The question will be whether it's livable WHILE work is being done on it. It's nowhere NEAR "move-in" condition as you usually think of it.
But you know what? I don't have a lot of options. I'd rather put my sweat equity into something that's significant, over boring.

2 comments:
I think it's beautiful, and doesn't even look like it needs work. Am I missing something???
Ohhhhh, see? I said it was good photography! No, it needs A LOT of work. You see everything I see; Eric would see everything Charles saw, meaning everything that was wrong with it. :)
Part of that is cosmetic, of course. "You'd have to strip this paneling off in this room."
"This ceiling is all wrong for the period."
"You'd HAVE to take down that awful light fixture!"
But some of it was more serious.
"Did you see the cracks in the plaster in the livingroom?
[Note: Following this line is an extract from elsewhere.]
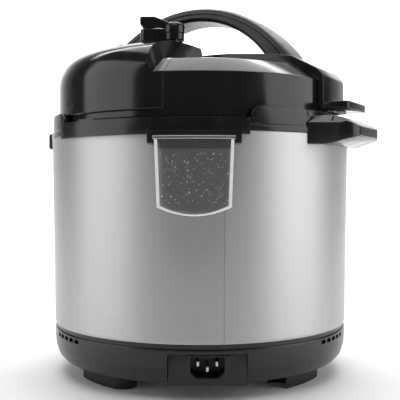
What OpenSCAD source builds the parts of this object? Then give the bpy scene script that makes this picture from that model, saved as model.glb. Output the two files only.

They're emanating from the fireplace. If that's a masonry problem... Uh-oh!"
"There's not nearly enough hvac registers for the size of these rooms. And there aren't enough returns..."
There are dreadful add-on closets with louvered doors, not only hideous, but in stupid places. It would have been JUST as cheap to buy a nice wardrobe for those rooms, instead of putting up the bad closets.
The fireplaces are all FALLING APART, but they don't show that in the photos.
No, it needs A LOT of work, but if there's nothing CATASTROPIC wrong with it, I think it's work I could do over time and bring it back.